WRITTEN REQUEST> Reproduce each line exactly, including spacing and punctuation.

SOURCE MATERIAL>
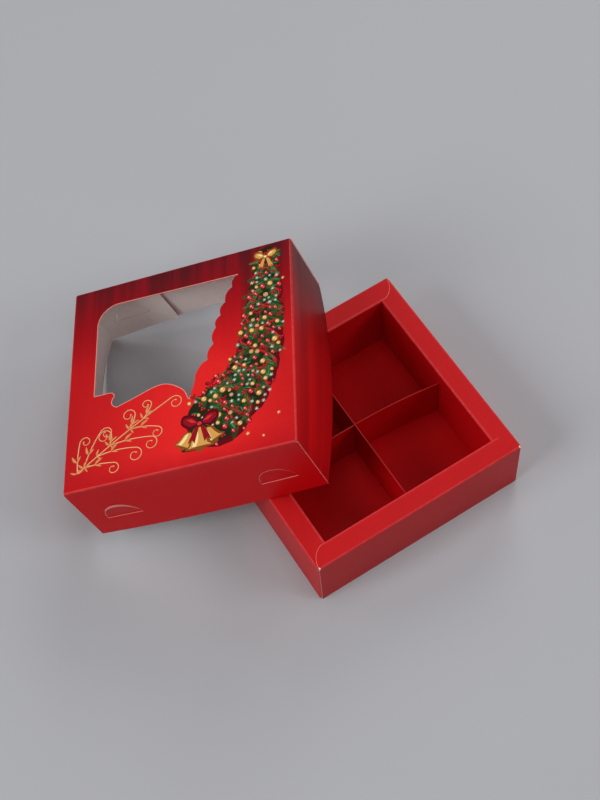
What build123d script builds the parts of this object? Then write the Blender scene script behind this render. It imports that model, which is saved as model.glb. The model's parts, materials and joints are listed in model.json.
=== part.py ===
from build123d import *
import math
import os

# Folding gift box for four sweets: a tray with a hollow rim and two crossed dividers, and its
# windowed lid, which leans on the tray's left and back rims with one corner on the table.
# The origin is the centre of the tray's base, +Z is up, and lengths are in millimetres.

# Board and fits
board = 0.4
slot_clearance = 0.15
divider_end_clearance = 0.3
lean_gap = 0.25

# Tray
tray_side = 103.0
tray_height = 33.5
rim_width = 9.4
tray_corner_relief = 0.7
tray_flap_length = 28.0
tray_flap_set_back = 1.5

# Dividers
divider_height = 25.5
divider_end_shift = 3.4
cut_overrun = 1.0

# Lid
lid_side = 105.0
lid_height = 36.5
lid_flap_length = 35.0
lid_flap_set_back = 0.8
right_wall_bow = 3.8

# Window in the lid's top, measured from the lid's left and back edges
window_left_margin = 12.5
window_back_margin = 11.5
window_corner_radius = 10.0
scallop_depth = 1.3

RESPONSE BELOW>
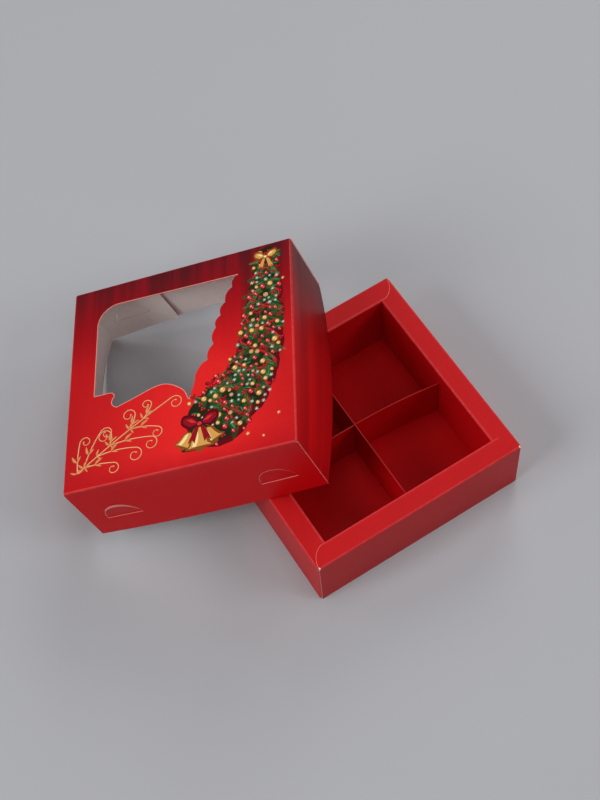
What build123d script builds the parts of this object? Then write the Blender scene script behind this render. It imports that model, which is saved as model.glb. The model's parts, materials and joints are listed in model.json.
=== part.py ===
from build123d import *
import math
import os

# Folding gift box for four sweets: a tray with a hollow rim and two crossed dividers, and its
# windowed lid, which leans on the tray's left and back rims with one corner on the table.
# The origin is the centre of the tray's base, +Z is up, and lengths are in millimetres.

# Board and fits
board = 0.4
slot_clearance = 0.15
divider_end_clearance = 0.3
lean_gap = 0.25

# Tray
tray_side = 103.0
tray_height = 33.5
rim_width = 9.4
tray_corner_relief = 0.7
tray_flap_length = 28.0
tray_flap_set_back = 1.5

# Dividers
divider_height = 25.5
divider_end_shift = 3.4
cut_overrun = 1.0

# Lid
lid_side = 105.0
lid_height = 36.5
lid_flap_length = 35.0
lid_flap_set_back = 0.8
right_wall_bow = 3.8

# Window in the lid's top, measured from the lid's left and back edges
window_left_margin = 12.5
window_back_margin = 11.5
window_corner_radius = 10.0
scallop_depth = 1.3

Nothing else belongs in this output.